AIM OF THE TASK: Keep to the lines between the one holding "layBacks(COATS);" and the one holding "if empty is", inclusive, and write them out exactly.

RECORDED INFORMATION:
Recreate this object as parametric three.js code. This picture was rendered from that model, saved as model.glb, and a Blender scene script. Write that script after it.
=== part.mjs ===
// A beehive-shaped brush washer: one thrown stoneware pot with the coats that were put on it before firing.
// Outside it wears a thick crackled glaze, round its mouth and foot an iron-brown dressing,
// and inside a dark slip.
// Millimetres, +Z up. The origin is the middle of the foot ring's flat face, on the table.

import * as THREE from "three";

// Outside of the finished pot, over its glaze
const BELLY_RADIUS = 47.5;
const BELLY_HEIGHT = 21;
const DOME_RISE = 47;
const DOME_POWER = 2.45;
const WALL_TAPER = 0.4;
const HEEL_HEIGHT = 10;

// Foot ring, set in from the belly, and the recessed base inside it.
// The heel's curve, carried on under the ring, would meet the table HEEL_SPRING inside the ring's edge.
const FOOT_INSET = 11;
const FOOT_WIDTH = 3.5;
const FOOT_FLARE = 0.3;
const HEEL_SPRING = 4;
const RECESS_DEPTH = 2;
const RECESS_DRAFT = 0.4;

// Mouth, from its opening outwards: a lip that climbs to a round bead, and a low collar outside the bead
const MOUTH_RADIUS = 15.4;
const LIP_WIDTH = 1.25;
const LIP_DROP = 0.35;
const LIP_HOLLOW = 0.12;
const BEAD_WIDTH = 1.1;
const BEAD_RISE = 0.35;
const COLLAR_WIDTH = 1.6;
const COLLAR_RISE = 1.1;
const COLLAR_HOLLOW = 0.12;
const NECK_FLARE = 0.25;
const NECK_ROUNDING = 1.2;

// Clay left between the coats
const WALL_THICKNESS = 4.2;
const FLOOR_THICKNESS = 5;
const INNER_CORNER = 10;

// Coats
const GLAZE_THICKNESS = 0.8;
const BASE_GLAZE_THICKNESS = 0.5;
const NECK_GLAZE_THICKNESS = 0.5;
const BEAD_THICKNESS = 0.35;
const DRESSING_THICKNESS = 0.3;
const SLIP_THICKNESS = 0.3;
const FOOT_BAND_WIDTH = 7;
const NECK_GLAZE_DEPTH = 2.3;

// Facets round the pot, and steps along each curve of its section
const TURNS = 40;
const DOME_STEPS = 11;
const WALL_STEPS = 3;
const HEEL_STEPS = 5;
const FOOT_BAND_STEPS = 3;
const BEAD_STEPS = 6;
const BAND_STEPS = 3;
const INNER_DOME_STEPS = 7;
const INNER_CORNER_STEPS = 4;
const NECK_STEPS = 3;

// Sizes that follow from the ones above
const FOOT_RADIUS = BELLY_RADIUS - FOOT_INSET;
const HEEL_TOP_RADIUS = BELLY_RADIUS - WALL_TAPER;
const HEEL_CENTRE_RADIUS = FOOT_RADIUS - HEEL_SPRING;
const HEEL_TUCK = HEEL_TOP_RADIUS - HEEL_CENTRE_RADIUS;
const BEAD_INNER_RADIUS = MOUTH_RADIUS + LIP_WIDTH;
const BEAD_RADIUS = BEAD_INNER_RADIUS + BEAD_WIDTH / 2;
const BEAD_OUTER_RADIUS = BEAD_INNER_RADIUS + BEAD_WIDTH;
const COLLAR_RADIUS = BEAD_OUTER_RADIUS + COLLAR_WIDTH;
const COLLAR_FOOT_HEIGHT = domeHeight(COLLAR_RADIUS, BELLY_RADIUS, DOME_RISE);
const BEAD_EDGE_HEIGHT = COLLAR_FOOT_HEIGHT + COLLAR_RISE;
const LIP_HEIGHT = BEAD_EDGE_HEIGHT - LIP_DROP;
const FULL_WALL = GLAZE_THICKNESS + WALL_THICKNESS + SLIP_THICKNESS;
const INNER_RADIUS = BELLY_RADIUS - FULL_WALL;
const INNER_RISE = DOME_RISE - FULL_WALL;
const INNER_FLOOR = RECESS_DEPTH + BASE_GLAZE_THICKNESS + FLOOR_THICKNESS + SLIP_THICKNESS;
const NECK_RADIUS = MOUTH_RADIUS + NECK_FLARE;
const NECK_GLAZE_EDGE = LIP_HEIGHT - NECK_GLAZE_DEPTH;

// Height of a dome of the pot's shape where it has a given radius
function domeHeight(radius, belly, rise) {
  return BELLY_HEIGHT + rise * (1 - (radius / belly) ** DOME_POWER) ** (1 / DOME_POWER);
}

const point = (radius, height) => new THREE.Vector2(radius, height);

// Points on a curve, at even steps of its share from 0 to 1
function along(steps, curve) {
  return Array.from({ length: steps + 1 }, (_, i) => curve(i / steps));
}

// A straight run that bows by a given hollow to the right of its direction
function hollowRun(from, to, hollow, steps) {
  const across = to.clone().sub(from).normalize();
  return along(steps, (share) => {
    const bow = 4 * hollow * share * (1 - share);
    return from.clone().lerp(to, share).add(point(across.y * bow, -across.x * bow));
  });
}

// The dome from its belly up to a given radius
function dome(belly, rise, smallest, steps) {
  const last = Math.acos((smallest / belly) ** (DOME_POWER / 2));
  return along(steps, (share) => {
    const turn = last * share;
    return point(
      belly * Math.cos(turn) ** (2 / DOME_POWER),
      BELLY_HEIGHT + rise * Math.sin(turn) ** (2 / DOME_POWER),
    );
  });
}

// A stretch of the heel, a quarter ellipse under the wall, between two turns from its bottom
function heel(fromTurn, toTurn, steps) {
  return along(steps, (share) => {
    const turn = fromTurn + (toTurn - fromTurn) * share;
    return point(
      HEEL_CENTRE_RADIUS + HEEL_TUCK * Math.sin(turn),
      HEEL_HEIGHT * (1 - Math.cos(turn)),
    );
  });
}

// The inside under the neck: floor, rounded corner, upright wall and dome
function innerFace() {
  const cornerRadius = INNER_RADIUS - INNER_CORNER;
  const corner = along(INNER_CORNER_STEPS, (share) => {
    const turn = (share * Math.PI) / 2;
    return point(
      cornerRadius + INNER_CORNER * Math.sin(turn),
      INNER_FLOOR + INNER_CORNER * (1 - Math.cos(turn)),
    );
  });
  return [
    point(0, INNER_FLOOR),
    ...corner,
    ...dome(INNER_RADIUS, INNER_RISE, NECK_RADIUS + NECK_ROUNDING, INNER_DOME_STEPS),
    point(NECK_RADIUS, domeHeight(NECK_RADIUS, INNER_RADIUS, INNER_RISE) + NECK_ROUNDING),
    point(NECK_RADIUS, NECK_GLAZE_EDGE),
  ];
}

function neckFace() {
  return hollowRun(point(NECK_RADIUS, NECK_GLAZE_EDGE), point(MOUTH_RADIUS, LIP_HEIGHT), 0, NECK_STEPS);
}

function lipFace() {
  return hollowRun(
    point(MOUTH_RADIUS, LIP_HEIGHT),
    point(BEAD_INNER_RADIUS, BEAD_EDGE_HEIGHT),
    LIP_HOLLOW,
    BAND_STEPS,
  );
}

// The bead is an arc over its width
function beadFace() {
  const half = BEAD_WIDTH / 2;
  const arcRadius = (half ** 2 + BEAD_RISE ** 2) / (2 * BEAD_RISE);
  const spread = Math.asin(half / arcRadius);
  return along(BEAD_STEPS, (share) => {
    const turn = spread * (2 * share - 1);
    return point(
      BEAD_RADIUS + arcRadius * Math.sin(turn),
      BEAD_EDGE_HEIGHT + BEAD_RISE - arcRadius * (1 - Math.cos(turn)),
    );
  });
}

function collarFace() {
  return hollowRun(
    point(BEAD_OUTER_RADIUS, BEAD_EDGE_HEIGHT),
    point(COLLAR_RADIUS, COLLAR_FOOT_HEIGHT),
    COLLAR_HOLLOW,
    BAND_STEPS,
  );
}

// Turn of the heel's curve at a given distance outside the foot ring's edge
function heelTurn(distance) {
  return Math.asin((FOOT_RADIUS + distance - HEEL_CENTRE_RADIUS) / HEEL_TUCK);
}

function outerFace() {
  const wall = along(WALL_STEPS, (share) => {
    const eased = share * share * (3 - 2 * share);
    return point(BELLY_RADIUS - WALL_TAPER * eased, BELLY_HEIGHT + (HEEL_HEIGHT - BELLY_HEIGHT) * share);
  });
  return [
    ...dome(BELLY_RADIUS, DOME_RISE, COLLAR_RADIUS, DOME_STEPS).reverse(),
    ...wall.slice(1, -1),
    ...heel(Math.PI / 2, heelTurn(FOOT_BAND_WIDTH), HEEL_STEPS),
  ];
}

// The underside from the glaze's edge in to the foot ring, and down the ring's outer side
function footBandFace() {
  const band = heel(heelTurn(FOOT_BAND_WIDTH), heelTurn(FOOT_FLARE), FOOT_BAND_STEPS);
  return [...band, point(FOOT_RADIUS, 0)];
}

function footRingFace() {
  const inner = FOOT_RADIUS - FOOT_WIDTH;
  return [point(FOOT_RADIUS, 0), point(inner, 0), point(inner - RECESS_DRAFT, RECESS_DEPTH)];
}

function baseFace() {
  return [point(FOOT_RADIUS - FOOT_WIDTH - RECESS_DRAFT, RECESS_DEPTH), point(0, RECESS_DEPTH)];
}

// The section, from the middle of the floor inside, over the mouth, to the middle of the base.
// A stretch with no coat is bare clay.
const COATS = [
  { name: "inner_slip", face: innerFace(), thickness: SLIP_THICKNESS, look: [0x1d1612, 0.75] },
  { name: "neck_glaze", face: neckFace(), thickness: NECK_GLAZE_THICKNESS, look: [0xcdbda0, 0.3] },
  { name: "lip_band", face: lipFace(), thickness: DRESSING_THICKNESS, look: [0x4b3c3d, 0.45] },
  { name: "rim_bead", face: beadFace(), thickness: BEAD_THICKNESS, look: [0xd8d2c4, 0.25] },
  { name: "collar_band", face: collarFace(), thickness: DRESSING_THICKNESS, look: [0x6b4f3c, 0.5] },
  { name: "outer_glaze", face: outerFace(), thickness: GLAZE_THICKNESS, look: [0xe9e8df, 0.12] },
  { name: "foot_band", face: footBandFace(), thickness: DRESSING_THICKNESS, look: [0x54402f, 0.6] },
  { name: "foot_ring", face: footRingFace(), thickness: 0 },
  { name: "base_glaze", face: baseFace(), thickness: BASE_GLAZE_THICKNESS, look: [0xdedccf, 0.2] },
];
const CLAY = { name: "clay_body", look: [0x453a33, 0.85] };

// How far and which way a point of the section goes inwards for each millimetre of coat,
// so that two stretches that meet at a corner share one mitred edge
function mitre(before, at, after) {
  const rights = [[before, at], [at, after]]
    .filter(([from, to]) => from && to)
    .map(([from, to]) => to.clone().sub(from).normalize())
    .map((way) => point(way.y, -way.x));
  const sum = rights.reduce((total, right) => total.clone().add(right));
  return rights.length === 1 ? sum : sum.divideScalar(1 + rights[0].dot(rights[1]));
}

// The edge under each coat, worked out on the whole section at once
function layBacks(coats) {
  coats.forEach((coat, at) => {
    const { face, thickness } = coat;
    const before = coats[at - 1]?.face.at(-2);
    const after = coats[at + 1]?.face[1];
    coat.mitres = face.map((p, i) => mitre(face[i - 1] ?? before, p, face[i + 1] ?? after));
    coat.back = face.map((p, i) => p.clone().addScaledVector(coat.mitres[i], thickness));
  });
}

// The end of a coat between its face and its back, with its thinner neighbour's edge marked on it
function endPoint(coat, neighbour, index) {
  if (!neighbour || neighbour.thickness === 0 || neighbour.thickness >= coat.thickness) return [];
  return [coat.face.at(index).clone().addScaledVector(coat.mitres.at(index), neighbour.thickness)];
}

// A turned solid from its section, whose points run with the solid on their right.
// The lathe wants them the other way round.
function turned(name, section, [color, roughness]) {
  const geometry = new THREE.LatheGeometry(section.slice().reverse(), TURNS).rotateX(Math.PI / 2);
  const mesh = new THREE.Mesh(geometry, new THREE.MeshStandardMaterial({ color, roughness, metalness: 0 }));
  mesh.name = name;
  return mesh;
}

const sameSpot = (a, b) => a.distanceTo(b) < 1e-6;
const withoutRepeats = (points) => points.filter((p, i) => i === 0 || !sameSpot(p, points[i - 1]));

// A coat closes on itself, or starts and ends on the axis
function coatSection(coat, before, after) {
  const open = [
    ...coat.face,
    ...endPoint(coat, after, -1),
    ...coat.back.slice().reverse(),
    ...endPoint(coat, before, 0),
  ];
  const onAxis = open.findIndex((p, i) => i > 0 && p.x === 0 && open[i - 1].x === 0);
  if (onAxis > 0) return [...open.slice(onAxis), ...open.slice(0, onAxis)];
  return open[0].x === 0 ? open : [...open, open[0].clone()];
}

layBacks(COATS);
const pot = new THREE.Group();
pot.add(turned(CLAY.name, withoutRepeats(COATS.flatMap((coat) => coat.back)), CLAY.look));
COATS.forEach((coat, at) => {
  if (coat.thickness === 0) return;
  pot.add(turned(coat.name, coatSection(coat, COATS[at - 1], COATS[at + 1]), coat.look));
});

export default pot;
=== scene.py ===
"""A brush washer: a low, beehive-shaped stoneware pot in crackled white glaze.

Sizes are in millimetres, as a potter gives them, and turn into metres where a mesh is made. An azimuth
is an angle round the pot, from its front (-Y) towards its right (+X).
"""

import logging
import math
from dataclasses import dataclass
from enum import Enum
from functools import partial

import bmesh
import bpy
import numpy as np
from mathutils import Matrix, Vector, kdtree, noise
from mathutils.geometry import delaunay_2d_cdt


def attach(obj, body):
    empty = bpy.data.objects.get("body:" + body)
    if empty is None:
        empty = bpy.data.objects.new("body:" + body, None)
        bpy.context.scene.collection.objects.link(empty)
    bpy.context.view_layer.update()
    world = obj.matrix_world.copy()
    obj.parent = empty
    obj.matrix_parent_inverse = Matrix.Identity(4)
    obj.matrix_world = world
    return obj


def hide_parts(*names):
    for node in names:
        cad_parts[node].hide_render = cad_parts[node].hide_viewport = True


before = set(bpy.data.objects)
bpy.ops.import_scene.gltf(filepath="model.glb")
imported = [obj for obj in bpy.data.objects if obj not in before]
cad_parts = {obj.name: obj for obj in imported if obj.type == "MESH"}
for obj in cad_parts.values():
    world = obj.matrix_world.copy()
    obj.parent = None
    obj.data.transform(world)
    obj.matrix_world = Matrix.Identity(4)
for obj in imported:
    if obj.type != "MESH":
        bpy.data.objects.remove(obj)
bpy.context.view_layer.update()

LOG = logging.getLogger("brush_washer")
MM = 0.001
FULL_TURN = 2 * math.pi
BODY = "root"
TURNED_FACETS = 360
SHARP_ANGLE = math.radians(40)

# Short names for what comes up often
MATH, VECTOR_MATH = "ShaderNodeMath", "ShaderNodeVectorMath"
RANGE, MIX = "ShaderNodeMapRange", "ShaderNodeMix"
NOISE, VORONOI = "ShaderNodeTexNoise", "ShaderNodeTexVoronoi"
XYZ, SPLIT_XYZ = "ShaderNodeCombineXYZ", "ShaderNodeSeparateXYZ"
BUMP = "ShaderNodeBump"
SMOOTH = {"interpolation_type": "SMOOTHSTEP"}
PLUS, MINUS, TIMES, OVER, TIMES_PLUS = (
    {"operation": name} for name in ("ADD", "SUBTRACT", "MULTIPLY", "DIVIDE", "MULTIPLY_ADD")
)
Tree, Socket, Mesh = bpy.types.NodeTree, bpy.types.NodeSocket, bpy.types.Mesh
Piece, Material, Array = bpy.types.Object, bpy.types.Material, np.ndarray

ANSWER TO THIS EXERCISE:
layBacks(COATS);
const pot = new THREE.Group();
pot.add(turned(CLAY.name, withoutRepeats(COATS.flatMap((coat) => coat.back)), CLAY.look));
COATS.forEach((coat, at) => {
  if (coat.thickness === 0) return;
  pot.add(turned(coat.name, coatSection(coat, COATS[at - 1], COATS[at + 1]), coat.look));
});

export default pot;
=== scene.py ===
"""A brush washer: a low, beehive-shaped stoneware pot in crackled white glaze.

Sizes are in millimetres, as a potter gives them, and turn into metres where a mesh is made. An azimuth
is an angle round the pot, from its front (-Y) towards its right (+X).
"""

import logging
import math
from dataclasses import dataclass
from enum import Enum
from functools import partial

import bmesh
import bpy
import numpy as np
from mathutils import Matrix, Vector, kdtree, noise
from mathutils.geometry import delaunay_2d_cdt


def attach(obj, body):
    empty = bpy.data.objects.get("body:" + body)
    if empty is None:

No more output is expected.